Christina Gandolfo is primarily a photographer these days and a founding member of TheLuupe, which connects brands with female photographers and creators.

Cheers to the Finish Line
Julia Polloreno
Editor-in-chief, 2010-2016
For six-and-a-half years, I had the good fortune of guiding Triathlete as editor-in-chief. Coming from a publishing background and having discovered a personal obsession/passion for triathlon, it was truly a dream job. Not a single day passed that I didn’t appreciate the fact that I got to geek out on triathlon for a living.
Looking back, I can appreciate this singular time in the magazine publishing world (2010-2016). The media landscape looks a lot different today, and as a diehard “print person” I feel incredibly lucky for the opportunity to make my own mark on this brand’s legacy.

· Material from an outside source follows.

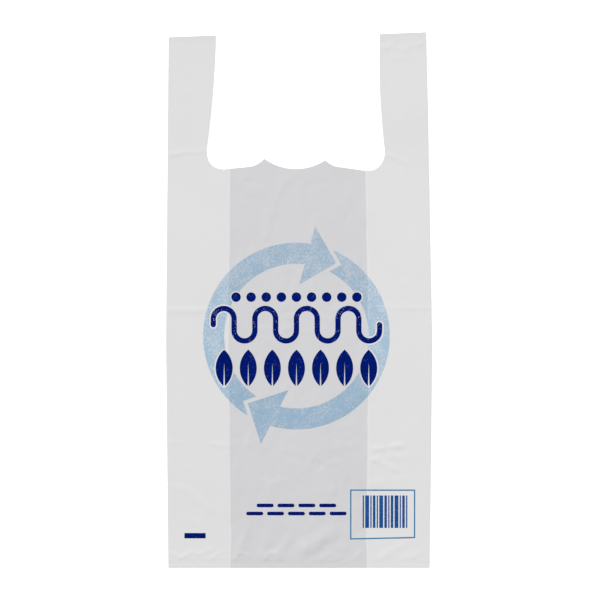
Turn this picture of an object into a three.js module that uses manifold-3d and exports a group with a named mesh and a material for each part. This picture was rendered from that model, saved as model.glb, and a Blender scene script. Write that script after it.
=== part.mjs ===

My time at Triathlete gifted me some of the most impactful experiences, both professionally and personally, and meaningful friendships. What I’ll continue to miss most is the ritual of shipping week, those frenetic few days when we sent the month’s issue to press. Our small but mighty team would scour every page, taking painstaking care to make sure it was our best work, worthy of the permanence of the printed page.

Towards the end of my tenure, we started a new tradition: After the last page was uploaded to the printer, we’d pop a bottle of wine and cheers another finish line. And with the final issue of this magazine going to press, I raise a glass to the past, present and future of Triathlete.
Julia Polloreno is now the vice president of content production for the IRONMAN Group.